Vi lascio la pace, vi do la mia pace. Non come la dà il mondo, io la do a voi. Non sia turbato il vostro cuore e non abbia timore.
Avete udito che vi ho detto: “Vado e tornerò da voi”. Se mi amaste, vi rallegrereste che io vado al Padre, perché il Padre è più grande di me. Ve l’ho detto ora, prima che avvenga, perché, quando avverrà, voi crediate».

Recita
Sabrina Boschetti

Musica di sottofondo
Arrangiamento musicale con chitarra di Gabriele Fabbri

Meditazione
Don Marco Casadei

Meditazione
Vi lascio la pace, vi do la mia pace.
La docilità paziente con cui Gesù il figlio dell’uomo si lascia istruire nella sua esistenza dalla verità di Dio lungo la traversata dell'umano, esige da parte sua una presa di posizione nei confronti della violenza. Essa infatti fin dall’“in-principio” incombe minacciosa sulle sorti del mondo e sulla bellezza dei legami in esso goduti. Con la stessa mansueta forza che dal nulla chiama ogni cosa all’esistenza, il principe della pace si è lasciato violare, dischiudendo irrevocabilmente fonti di acqua viva, le sorgenti della pace dal bel mezzo del suo seno squarciato. Le energie miti che rendono saldo il mondo hanno il potere di reggere l’impossibile urto della violenza che tenta con maliziosa ossessione di prevalere come logica gerarchizzante dell’umana società , questo è inescusabile ed è perverso quando accade nel nome di Dio, il Dio della pace.

 

Introduzione generale ai commenti pasquali
I commenti al Vangelo quotidiano - che sono nati originariamente come testi di lettura per la meditazione (non dunque in prima battuta per essere ‘ascoltati’) - seguono un duplice filo conduttore: da una parte, direttamente, cercano di sviluppare, in modo sintetico e puntuale, una riflessione al singolo brano evangelico proposto per la preghiera liturgica di ogni giorno. Dall'altra parte tuttavia, e in misura indiretta, ogni commento si lega e suppone quelli che lo precedono e seguono - come accade nella narrazione di una storia unica.

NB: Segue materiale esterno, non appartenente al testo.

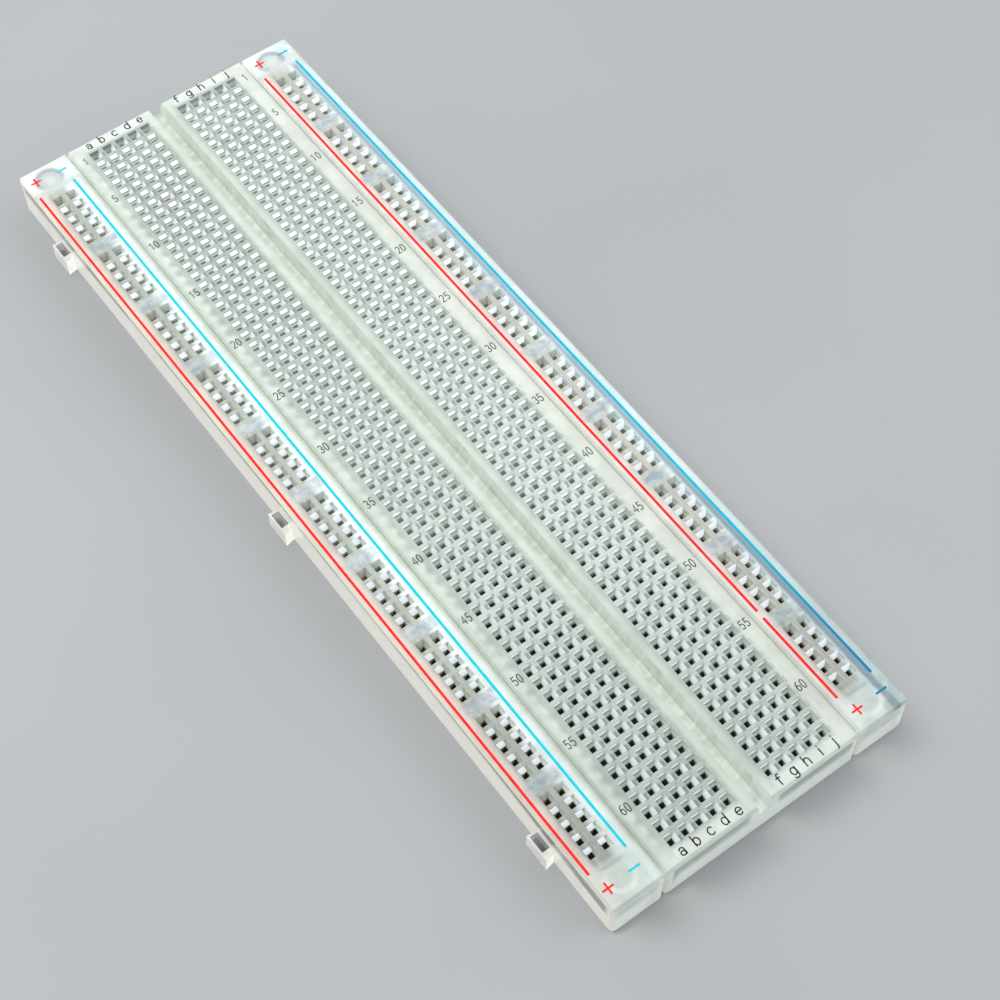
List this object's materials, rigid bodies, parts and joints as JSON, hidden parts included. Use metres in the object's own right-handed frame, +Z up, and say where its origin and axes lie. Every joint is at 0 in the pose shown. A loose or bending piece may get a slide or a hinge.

Ciò che pertanto viene a rappresentarsi è un racconto unitario formato da piccoli paragrafi, che cercano di dare parola ad una semplice idea di fondo: il figlio dell'uomo, titolo con cui Gesù stesso nei vangeli si lascia individuare, è il protagonista della narrazione. Egli procede verso il compimento della sua missione, al cuore della quale si fa progressivamente evidente la sua più propria coscienza filiale: mai trattenuta per se stesso come fosse tesoro geloso (Fil 2,6), diviene frutto maturo - sovrabbondante, bello e buono, da condividere con i fratelli e le sorelle, con coloro che non sono più servi ma amici e amiche (Gv 15,5.7s.11.15).

Il figlio dell’uomo quotidianamente si dispone in favore di una maturazione fondamentale: quella della sua propria identità filiale (umana-e-divina), lasciando liberamente che possa venire “aggiornata”, non da ultimo nel riconoscimento che accade lungo la serie di incontri imprevisti e imprevedibili (per Gesù in primis). A Gesù, nominato sovente nel corso dei commenti anche col titolo di “principe mite/della pace” (dal profeta Isaia), certo non difettano i requisiti del discepolo. Anzi, egli “ogni giorno fa teso il suo orecchio” (Is 50,4), facendo emergere la forma caratteristica e singolare del suo essere maestro: quella di colui che si apre all’arte quotidiana dell’“apprendimento” (Gv 5,19s; 8,26-29.38), trasmettendo anzitutto visibilmente e in modo vivibile il suo stile discepolare, da cui solo sgorga la possibilità di essergli effettivamente discepolo/a (cfr. Gv 13,12-17; Lc 6,40; 22,25-27).
Attraverso un ascolto e uno sguardo profondi, Gesù (ma non scevri, anche in lui, da autentiche resistenze: cfr. Mc 7,24ss), si lascia sorprendere (Mc 10,15) dalla sempre nuova s-coperta di una traccia costante: quella di una presenza paterna misteriosamente disseminata lungo i suoi giorni (Mt 6,25ss).